Quienes son los que están «allá abajo está el resto de los compatriotas sub-humanos pobres»
Muy bueno el post y la película. Creo que para quienes vimos la película el post es mejor, pero para los que no, es una buena manera de tentarlos, no se la pierdan. A mi no me habían gustado especialmente las anteriores de Martel.
No tiene mucho que ver con este post, pero tenía ganas de decirlo…
Hoy venía pensando en todo este tema de la crisis gringa y sus guerras y demás y de pronto, leí por ahí «en 1810, la guerra franco-española creó las condiciones favorables para el grito de mayo. En 1916, la primera guerra mundial facilitó el triunfo popular yrigoyenista…» Bueno, de ahí no es difícil relacionar esto con que con la segunda guerra permitió, nuevamente, un triunfo popular de la mano de Perón. Bueno, en 1810, el dominio sobre Arg. era español. En las siguientes oportunidades era Inglés. Ahora que es Yanqui, es más fácil todavía apreciar el porqué de tantos gobiernos populares por todo Latinoamérica…
Esperemos que la crisis de los amigos del norte dure lo suficiente como para que finalmente, cerca del famoso bicentenario, terminemos de una vez por todas de ser una colonia!
Leer este post me hizo acordar a lo que senti cuando lei el blog http://www.labonaerense.com que recomendó Mendieta…
Eso del racismo te suena a vos, Ana.C, no?
Escriba: que loco. Yo vi la misma película en el Nosecuanto de Recoleta. Algo más chocante todavía la sensación, ya que es brutalmente sutil la manera de narrar esas diferencias sociales que tan bien ud. expresa.
Por cierto: gran pelicula.
¿Y por qué me tendría que sonar más a mí que a vos, Charlie? ¿O distinto?
Escriba, este post es precioso. Combina inusualmente altos niveles literarios de relato, crítica de cine, y ensayo. Te felicito.
Como que es una buena película????? y como catalogarian «Historias minimas»,»Plata dulce», «La historia oficial», «No sos vos soy yo», «El hijo de la novia» y tantas otras excelentes peliculas a lo largo de mas de 70 años de cine nacional!!!
La mujer sin cabeza es un bodrio y me senti estafada por una directora que se cree buena e inteligente, solo porque Almodovar la «aprecia».

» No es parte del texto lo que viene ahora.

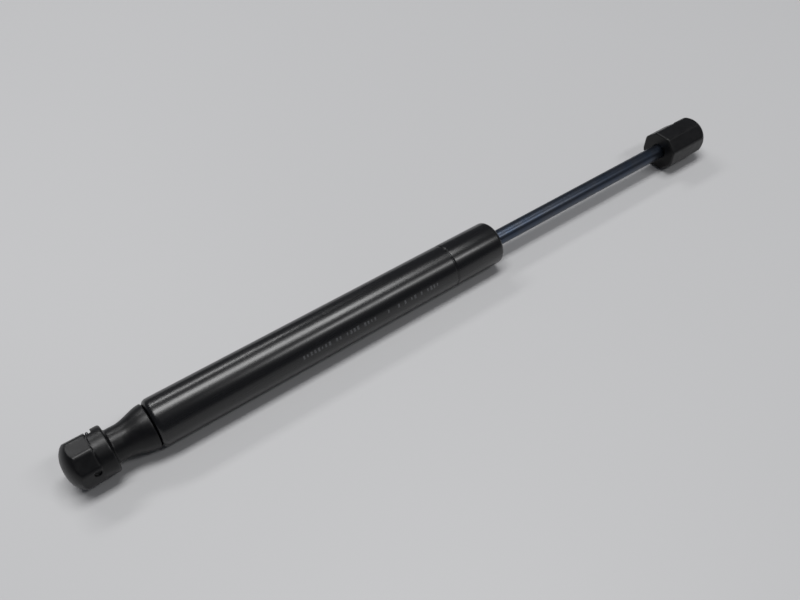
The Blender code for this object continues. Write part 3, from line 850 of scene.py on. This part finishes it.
@dataclass
class WireClip:
    """Bent wire clip that keeps the ball in its seat.

    Args:
        node: the clip's CAD node.
        name: the piece's name.
        body: the clip's body.
    """

    node: str
    name: str
    body: Body
    wire_radius: float = 0.6 * MM
    arm_y: float = 6.2 * MM
    chord_y: float = 4.8 * MM
    arm_end_z: float = 3.9 * MM
    half_height: float = 7.6 * MM

    def route(self) -> list[Vector]:
        """Return the wire's middle line as (y, z) points, with a half-round hairpin at each end."""
        bend = (self.arm_y - self.chord_y) / 2
        centre = Vector((self.chord_y + bend, self.half_height - bend))
        half = [Vector((self.arm_y, self.arm_end_z))]
        steps = 12
        for i in range(steps + 1):
            angle = math.pi * i / steps
            half.append(centre + bend * Vector((math.cos(angle), math.sin(angle))))
        return half + [Vector((v.x, -v.y)) for v in reversed(half)]

    def build(self, shop: FinishShop) -> None:
        """Extrude a point along the route and thicken it into wire."""
        low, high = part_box(self.node)
        x = (low.x + high.x) / 2
        path = self.route()
        Bench.pick()
        bpy.ops.mesh.primitive_plane_add(size=MM, location=(x, path[0].x, AXIS_HEIGHT + path[0].y))
        piece = bpy.context.object
        piece.name = self.name
        bpy.ops.object.mode_set(mode="EDIT")
        bpy.ops.mesh.select_all(action="SELECT")
        bpy.ops.mesh.merge(type="CENTER")
        for before, after in zip(path, path[1:]):
            move = (0.0, after.x - before.x, after.y - before.y)
            bpy.ops.mesh.extrude_vertices_move(TRANSFORM_OT_translate={"value": move})
        bpy.ops.object.mode_set(mode="OBJECT")
        bpy.ops.object.convert(target="CURVE")
        piece = bpy.context.object
        piece.data.bevel_depth = self.wire_radius
        piece.data.bevel_resolution = 6
        piece.data.use_fill_caps = True
        bpy.ops.object.convert(target="MESH")
        piece = bpy.context.object
        bpy.ops.object.mode_set(mode="EDIT")
        bpy.ops.mesh.select_all(action="SELECT")
        bpy.ops.mesh.remove_doubles(threshold=MERGE)
        bpy.ops.mesh.normals_make_consistent(inside=False)
        bpy.ops.object.mode_set(mode="OBJECT")
        Bench.settle(piece)
        Bench.smooth(piece, 50.0)
        install(piece, self.node, self.body, Finish.spring_steel, shop)


@dataclass(frozen=True)
class CeilingRow:
    """A long rectangular light in the ceiling that faces straight down.

    Args:
        name: the light's name.
        middle: its centre as (x, y).
        size: its length along X and its width along Y.
        power: its power in watts.
    """

    name: str
    middle: tuple[float, float]
    size: tuple[float, float]
    power: float

    def hang(self, height: float) -> None:
        """Hang the light at a height above the floor."""
        data = bpy.data.lights.new(self.name, "AREA")
        data.shape = "RECTANGLE"
        data.size, data.size_y = self.size
        data.energy = self.power
        made = bpy.data.objects.new(self.name, data)
        made.location = (*self.middle, height)
        bpy.context.scene.collection.objects.link(made)


@dataclass
class Studio:
    """Pale floor, soft lights and the camera. None of it belongs to the strut."""

    lens: float = 36.4
    sensor_width: float = 36.0
    camera_place: tuple[float, float, float] = (-0.1859, -0.2134, 0.2869)
    azimuth: float = -36.95
    elevation: float = 46.6
    floor_size: float = 6.0
    floor_drop: float = 0.02 * MM
    floor_middle: tuple[float, float, float] = (0.51, 0.51, 0.515)
    floor_dark: tuple[float, float, float] = (0.50, 0.50, 0.505)
    floor_light: tuple[float, float, float] = (0.52, 0.52, 0.525)
    floor_roughness: float = 0.50
    ceiling: float = 2.0
    room_tint: tuple[float, float, float] = (0.86, 0.90, 1.0)
    room_glow: float = 0.11
    rows: tuple[CeilingRow, ...] = (
        CeilingRow("row_overhead", (0.02, 0.19), (1.85, 0.60), 31.0),
        CeilingRow("row_far", (-0.20, 2.09), (1.60, 0.50), 23.0),
        CeilingRow("row_near", (1.10, -1.32), (1.40, 0.40), 16.0))

    def camera(self) -> None:
        """Put the camera above the near side of the cylinder end."""
        data = bpy.data.cameras.new("camera")
        data.lens = self.lens
        data.sensor_width = self.sensor_width
        data.clip_start = 0.01
        made = bpy.data.objects.new("camera", data)
        made.location = self.camera_place
        made.rotation_euler = (math.radians(90 - self.elevation), 0.0, math.radians(self.azimuth))
        bpy.context.scene.collection.objects.link(made)
        bpy.context.scene.camera = made

    def floor(self) -> None:
        """Lay a pale, slightly glossy floor under the strut."""
        Bench.pick()
        bpy.ops.mesh.primitive_plane_add(size=self.floor_size, location=(0.0, 0.0, -self.floor_drop))
        floor = bpy.context.object
        floor.name = "floor"
        sheet = ShaderSheet("pale_floor", self.floor_middle, self.floor_roughness, 0.0)
        cloud = sheet.noise(2.5, 3.0)
        sheet.colour(sheet.blend(cloud, self.floor_dark, self.floor_light))
        floor.data.materials.append(sheet.material)

    def lights(self) -> None:
        """Hang three rows of ceiling lights along the strut, which streak its round surfaces."""
        world = bpy.data.worlds.new("room")
        world.use_nodes = True
        background = world.node_tree.nodes["Background"]
        background.inputs[0].default_value = (*self.room_tint, 1.0)
        background.inputs[1].default_value = self.room_glow
        bpy.context.scene.world = world
        for row in self.rows:
            row.hang(self.ceiling)

    def build(self) -> None:
        """Set up the whole studio."""
        bpy.context.scene.view_settings.view_transform = "Standard"
        self.camera()
        self.floor()
        self.lights()


def main() -> None:
    """Build the strut's pieces in order and set up the studio."""
    logging.basicConfig(level=logging.INFO, format="%(name)s: %(message)s")
    shop = FinishShop()
    shop.dress_carried_nodes()
    for part in (PressureTube(), PistonRod(), CylinderSocket(), RodSocket(),
                 WireClip("cylinder_socket_clip", "cylinder_wire_clip", Body.CYLINDER_CLIP),
                 WireClip("rod_socket_clip", "rod_wire_clip", Body.ROD_CLIP)):
        part.build(shop)
    Studio().build()


if __name__ == "__main__":
    main()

Mónica, no se me enoje. Acepto todas las religiones. Porque me guste esta película no censuro ninguna otra.
Saludos
Escriba!…Ud. es inteligente, póngase la mano en el corazón, deje de lado la problematica social, el dolor por las desigualdades y las injusticias…y va a coincidir conmigo…ella, la directora, tal vez quiso hacer algo testimonial y profundo pero le salió un bodrio lento, aburrido y sin sentido.